*Direction*.
In full and without alteration, give the listing again.

======== Data excerpt

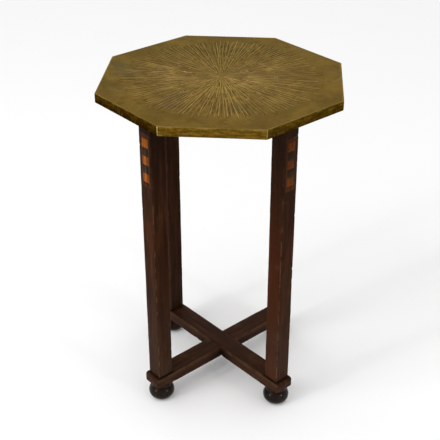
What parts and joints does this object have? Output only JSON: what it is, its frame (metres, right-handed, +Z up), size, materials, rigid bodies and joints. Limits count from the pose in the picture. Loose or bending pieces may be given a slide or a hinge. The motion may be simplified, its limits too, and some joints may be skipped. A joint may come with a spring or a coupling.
{
  "type": "brass tray table",
  "caption": "Octagonal side table: chased brass top folded over a board, inlaid square legs, crossed stretcher and bun feet.",
  "frame": {"origin": "on the floor at the middle of the table", "axes": "+Z up through the middle of the top, -Y towards the front edge of the octagon, +X to the right"},
  "size_m": [0.44, 0.44, 0.658],
  "materials": {
    "aged_brass": "aged, hand-chased, dull satin",
    "solder": "bright filed solder",
    "tack_brass": "dull",
    "screw_steel": "dark, lightly rusted",
    "board_wood": "raw, darkened with age",
    "frame_wood": "dark stain under worn satin polish",
    "satinwood": "satin polish",
    "ebony": "satin polish",
    "rosewood": "satin polish",
    "boxwood": "satin polish, darkened",
    "ebonised_wood": "glossy dark polish"
  },
  "bodies": {
    "root": {"brass_tray_top": "aged_brass", "rim_corner_seams": "solder", "top_board": "board_wood", "lip_tacks": "tack_brass", "top_screws": "screw_steel", "upper_rail_lower_half": "frame_wood", "upper_rail_upper_half": "frame_wood", "stretcher_bar_front_left": "frame_wood", "stretcher_bar_front_right": "frame_wood", "leg_front_left": "frame_wood", "inlay_light_squares_front_left": "satinwood", "inlay_dark_squares_front_left": "ebony", "inlay_red_bands_front_left": "rosewood", "inlay_light_lines_front_left": "boxwood", "foot_front_left": "ebonised_wood", "leg_front_right": "frame_wood", "inlay_light_squares_front_right": "satinwood", "inlay_dark_squares_front_right": "ebony", "inlay_red_bands_front_right": "rosewood", "inlay_light_lines_front_right": "boxwood", "foot_front_right": "ebonised_wood", "leg_back_right": "frame_wood", "inlay_light_squares_back_right": "satinwood", "inlay_dark_squares_back_right": "ebony", "inlay_red_bands_back_right": "rosewood", "inlay_light_lines_back_right": "boxwood", "foot_back_right": "ebonised_wood", "leg_back_left": "frame_wood", "inlay_light_squares_back_left": "satinwood", "inlay_dark_squares_back_left": "ebony", "inlay_red_bands_back_left": "rosewood", "inlay_light_lines_back_left": "boxwood", "foot_back_left": "ebonised_wood"}
  },
  "joints": []
}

================

*Response for this exercise*.
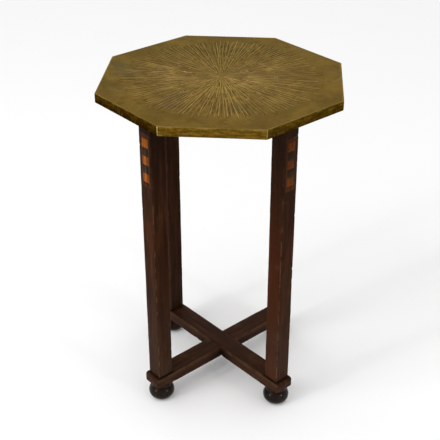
What parts and joints does this object have? Output only JSON: what it is, its frame (metres, right-handed, +Z up), size, materials, rigid bodies and joints. Limits count from the pose in the picture. Loose or bending pieces may be given a slide or a hinge. The motion may be simplified, its limits too, and some joints may be skipped. A joint may come with a spring or a coupling.
{
  "type": "brass tray table",
  "caption": "Octagonal side table: chased brass top folded over a board, inlaid square legs, crossed stretcher and bun feet.",
  "frame": {"origin": "on the floor at the middle of the table", "axes": "+Z up through the middle of the top, -Y towards the front edge of the octagon, +X to the right"},
  "size_m": [0.44, 0.44, 0.658],
  "materials": {
    "aged_brass": "aged, hand-chased, dull satin",
    "solder": "bright filed solder",
    "tack_brass": "dull",
    "screw_steel": "dark, lightly rusted",
    "board_wood": "raw, darkened with age",
    "frame_wood": "dark stain under worn satin polish",
    "satinwood": "satin polish",
    "ebony": "satin polish",
    "rosewood": "satin polish",
    "boxwood": "satin polish, darkened",
    "ebonised_wood": "glossy dark polish"
  },
  "bodies": {
    "root": {"brass_tray_top": "aged_brass", "rim_corner_seams": "solder", "top_board": "board_wood", "lip_tacks": "tack_brass", "top_screws": "screw_steel", "upper_rail_lower_half": "frame_wood", "upper_rail_upper_half": "frame_wood", "stretcher_bar_front_left": "frame_wood", "stretcher_bar_front_right": "frame_wood", "leg_front_left": "frame_wood", "inlay_light_squares_front_left": "satinwood", "inlay_dark_squares_front_left": "ebony", "inlay_red_bands_front_left": "rosewood", "inlay_light_lines_front_left": "boxwood", "foot_front_left": "ebonised_wood", "leg_front_right": "frame_wood", "inlay_light_squares_front_right": "satinwood", "inlay_dark_squares_front_right": "ebony", "inlay_red_bands_front_right": "rosewood", "inlay_light_lines_front_right": "boxwood", "foot_front_right": "ebonised_wood", "leg_back_right": "frame_wood", "inlay_light_squares_back_right": "satinwood", "inlay_dark_squares_back_right": "ebony", "inlay_red_bands_back_right": "rosewood", "inlay_light_lines_back_right": "boxwood", "foot_back_right": "ebonised_wood", "leg_back_left": "frame_wood", "inlay_light_squares_back_left": "satinwood", "inlay_dark_squares_back_left": "ebony", "inlay_red_bands_back_left": "rosewood", "inlay_light_lines_back_left": "boxwood", "foot_back_left": "ebonised_wood"}
  },
  "joints": []
}